Material and methods:
Land maps of Landsat 5, 7 and 8 were used for land use mapping in Kerman Plain. These are TM (1987), ETM + (2002) and OLI (2017) sensors, respectively. Also, in order to investigate the process of qualitative changes of groundwater resources in Kerman Plain, statistical data and information of 2002 and 2017 were used. Then, the maps of quality parameters were mapped to the ArcGIS 9.3 environment. Afterward, these maps were zoned to agricultural classes using Wilcox classification and the critical and contaminated areas were identified. . Spatial zonation maps of groundwater parameters for agricultural purposes were plotted based on Wilcox method. Finally, by coating the SAR and EC layers with ArcGIS9.3 software, the water quality status of the region for agricultural use according to Wilcox classification in 1996 and 2014 the area of each group was calculated.
Results and discussion:
Using satellite images of the studied area, it was divided into three user units. These units included residential areas, agricultural lands, and rangelands.
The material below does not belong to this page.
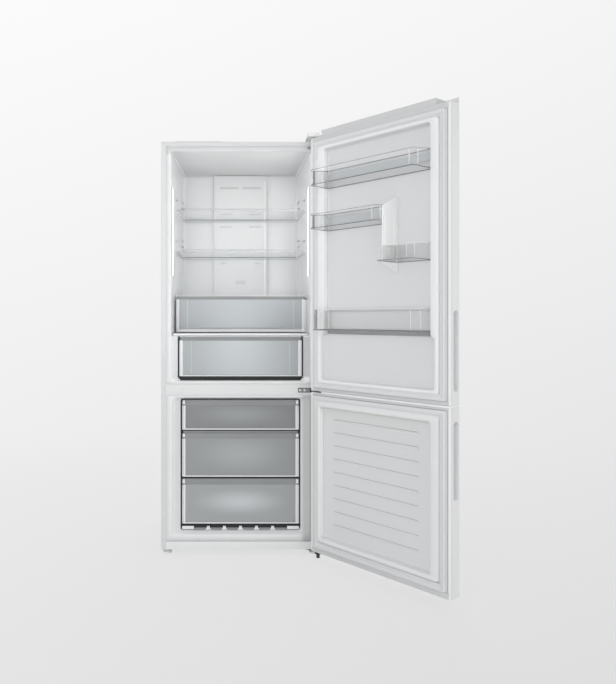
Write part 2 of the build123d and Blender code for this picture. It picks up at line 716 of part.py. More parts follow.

The quality of agricultural water was obtained from a diagram called the Wilcox Diagram. Land use change showed that a decrease has occurred in the pasture user's class. In the course of 30 years, while 1.691 km2 of rangelands have been decreased, the area of agricultural land and residential areas has been increased. The increase was far more in residential areas than agricultural lands.
Conclusion:
According to the Wilcox classification, the EC and SAR parameters were increased during this period, but the trend of increase in the EC parameter was higher. For the EC parameter, almost the majority of the region had a high level of this element, which is more intense in the western parts of the region than in other regions and has been increasing over time. For the SAR element, studies have shown that the amount of this element was in the good class in all areas of the region in 2002, except for the western parts of the study area which were in the middle class in 2014.